Investor Implications and Forward Outlook
For equity investors, Dutch Bros at depressed valuations presents a calculated risk-reward asymmetry. The downside case involves execution failures during expansion, margin compression from competitive pressures, or capital constraints limiting growth velocity. The upside case involves successful scaling to 3,000-4,000+ locations while maintaining unit profitability—a scenario that would justify significantly higher valuations.
The 30% decline has removed much of the speculative premium that characterized the stock following its initial public offering. Current valuation suggests the market is pricing in material execution risk rather than fundamental business model failure. This distinction matters for long-term investors evaluating risk-adjusted returns.
Key metrics to monitor include:
- Unit volume growth and new location productivity
- Same-store sales trends signaling consumer demand stability
- Unit economics and margins during expansion phase
- Cash flow generation and capital allocation discipline
- Market share gains in penetrated regions
The company also faces macro headwinds including labor cost inflation and commodity price pressures affecting the QSR sector broadly. However, Dutch Bros' small-format model may provide some operational flexibility in managing these pressures compared to full-service coffeehouse competitors.
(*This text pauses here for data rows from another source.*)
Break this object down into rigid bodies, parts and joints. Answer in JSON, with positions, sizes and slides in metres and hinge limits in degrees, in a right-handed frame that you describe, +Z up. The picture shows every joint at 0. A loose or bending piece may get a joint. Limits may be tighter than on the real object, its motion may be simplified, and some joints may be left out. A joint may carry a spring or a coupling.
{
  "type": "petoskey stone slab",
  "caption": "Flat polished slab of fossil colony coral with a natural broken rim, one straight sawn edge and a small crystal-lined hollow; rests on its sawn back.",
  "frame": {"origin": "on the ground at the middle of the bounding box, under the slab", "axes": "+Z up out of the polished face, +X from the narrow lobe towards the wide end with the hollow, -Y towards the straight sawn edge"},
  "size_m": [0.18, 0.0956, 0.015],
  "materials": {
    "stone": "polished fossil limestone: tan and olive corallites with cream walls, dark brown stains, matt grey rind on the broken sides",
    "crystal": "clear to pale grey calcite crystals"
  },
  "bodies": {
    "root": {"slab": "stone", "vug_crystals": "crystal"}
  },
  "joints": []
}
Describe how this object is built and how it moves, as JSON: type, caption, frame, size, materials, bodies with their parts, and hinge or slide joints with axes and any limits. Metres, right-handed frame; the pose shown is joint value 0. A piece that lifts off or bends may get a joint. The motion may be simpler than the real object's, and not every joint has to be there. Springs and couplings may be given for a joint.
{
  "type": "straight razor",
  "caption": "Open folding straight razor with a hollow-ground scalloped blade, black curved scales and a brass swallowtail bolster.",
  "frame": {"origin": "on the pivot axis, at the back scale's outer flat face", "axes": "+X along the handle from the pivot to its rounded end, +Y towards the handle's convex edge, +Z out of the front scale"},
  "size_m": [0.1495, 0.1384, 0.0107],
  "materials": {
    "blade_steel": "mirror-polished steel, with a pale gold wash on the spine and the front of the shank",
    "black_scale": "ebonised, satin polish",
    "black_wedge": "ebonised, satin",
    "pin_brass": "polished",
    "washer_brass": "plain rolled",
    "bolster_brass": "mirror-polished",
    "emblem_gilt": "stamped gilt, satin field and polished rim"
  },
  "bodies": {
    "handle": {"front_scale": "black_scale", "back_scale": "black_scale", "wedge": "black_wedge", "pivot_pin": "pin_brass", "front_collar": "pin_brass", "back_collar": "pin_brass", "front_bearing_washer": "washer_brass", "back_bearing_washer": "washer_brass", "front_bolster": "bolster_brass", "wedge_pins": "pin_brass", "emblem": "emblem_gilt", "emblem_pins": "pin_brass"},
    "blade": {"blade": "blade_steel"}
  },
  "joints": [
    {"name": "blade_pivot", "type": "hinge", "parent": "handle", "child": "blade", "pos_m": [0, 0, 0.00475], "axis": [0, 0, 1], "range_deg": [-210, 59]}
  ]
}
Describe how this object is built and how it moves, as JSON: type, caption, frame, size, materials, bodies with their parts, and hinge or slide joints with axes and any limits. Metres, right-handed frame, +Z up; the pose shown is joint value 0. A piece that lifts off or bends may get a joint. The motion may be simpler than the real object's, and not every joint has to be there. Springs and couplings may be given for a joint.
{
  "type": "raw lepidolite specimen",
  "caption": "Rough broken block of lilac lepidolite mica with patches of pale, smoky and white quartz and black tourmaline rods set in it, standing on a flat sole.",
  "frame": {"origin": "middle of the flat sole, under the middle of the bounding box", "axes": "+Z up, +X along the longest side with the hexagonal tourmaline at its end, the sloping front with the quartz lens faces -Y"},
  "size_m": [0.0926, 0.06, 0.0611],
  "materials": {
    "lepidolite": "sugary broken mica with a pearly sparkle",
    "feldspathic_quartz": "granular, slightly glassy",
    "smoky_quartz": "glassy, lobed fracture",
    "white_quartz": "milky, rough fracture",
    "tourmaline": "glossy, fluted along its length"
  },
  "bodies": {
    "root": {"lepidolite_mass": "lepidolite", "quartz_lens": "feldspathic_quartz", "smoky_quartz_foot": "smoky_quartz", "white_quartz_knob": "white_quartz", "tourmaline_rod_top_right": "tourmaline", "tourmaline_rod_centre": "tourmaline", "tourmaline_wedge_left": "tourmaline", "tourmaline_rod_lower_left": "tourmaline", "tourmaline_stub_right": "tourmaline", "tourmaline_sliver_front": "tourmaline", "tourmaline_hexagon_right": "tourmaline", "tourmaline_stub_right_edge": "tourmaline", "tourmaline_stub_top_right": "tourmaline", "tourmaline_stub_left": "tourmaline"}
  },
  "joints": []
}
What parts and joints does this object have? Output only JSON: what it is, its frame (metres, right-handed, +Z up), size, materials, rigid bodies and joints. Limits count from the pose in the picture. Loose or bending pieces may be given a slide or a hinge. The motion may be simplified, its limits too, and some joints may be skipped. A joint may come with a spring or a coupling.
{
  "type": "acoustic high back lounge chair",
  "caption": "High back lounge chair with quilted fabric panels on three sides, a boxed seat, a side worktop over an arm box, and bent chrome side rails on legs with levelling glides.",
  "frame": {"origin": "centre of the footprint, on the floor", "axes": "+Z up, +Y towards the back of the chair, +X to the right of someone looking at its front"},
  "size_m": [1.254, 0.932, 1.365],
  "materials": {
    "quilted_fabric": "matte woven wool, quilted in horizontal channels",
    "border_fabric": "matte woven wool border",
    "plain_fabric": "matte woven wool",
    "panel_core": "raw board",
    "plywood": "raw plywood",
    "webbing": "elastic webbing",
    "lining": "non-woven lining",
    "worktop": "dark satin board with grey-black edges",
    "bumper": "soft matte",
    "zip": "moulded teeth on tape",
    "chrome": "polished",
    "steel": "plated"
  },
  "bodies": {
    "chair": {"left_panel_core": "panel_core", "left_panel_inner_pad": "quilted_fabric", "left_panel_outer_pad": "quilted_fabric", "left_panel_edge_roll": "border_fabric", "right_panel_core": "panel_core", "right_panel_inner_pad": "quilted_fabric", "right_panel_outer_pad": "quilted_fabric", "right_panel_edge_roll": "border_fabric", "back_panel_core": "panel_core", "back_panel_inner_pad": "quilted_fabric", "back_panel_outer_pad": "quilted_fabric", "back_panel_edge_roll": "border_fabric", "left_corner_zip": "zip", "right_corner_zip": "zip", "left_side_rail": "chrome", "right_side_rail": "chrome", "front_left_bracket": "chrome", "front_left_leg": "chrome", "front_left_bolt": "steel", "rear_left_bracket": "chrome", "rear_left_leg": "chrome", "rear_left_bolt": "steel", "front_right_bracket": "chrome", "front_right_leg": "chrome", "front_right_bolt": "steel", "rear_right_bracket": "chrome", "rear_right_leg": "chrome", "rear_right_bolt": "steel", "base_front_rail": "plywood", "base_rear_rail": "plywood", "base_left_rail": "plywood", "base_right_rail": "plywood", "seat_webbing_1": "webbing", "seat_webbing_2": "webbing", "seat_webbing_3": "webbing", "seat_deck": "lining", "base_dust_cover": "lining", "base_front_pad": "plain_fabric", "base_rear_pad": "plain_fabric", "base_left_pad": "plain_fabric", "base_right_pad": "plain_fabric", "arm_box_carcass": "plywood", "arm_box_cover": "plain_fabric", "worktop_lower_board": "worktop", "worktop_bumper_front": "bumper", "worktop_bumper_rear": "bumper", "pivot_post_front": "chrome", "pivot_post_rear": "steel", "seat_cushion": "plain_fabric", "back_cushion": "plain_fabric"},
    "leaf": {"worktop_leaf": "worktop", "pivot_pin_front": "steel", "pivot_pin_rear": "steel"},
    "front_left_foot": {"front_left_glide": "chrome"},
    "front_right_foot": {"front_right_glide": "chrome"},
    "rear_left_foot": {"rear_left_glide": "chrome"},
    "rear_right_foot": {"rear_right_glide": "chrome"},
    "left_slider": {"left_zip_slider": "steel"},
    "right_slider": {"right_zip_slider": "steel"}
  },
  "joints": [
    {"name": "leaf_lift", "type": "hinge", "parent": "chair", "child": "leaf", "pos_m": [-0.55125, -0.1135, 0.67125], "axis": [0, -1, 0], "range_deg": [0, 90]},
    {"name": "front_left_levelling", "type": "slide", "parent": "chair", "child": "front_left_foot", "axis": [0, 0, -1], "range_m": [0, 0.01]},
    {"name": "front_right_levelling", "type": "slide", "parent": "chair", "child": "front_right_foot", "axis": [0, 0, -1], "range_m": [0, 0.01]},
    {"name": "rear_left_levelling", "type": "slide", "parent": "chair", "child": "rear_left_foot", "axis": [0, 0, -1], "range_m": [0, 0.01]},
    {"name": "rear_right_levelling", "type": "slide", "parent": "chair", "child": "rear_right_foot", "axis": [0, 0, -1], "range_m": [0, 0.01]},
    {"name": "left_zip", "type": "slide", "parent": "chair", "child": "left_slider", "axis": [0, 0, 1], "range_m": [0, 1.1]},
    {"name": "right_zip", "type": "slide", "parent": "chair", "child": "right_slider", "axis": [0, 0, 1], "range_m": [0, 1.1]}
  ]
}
Dutch Bros represents a growth story in the midst of a valuation reset. The combination of a proven business model, attractive unit economics, a differentiated product offering, and a massive addressable market creates a compelling investment thesis, particularly at current prices. Whether the stock rebounds to prior highs depends on flawless expansion execution, but the risk-reward profile has shifted meaningfully in investors' favor following the recent decline. For growth-oriented investors with conviction in specialty coffee demand and Dutch Bros' competitive positioning, the current environment offers a strategic entry point backed by improving risk-adjusted returns.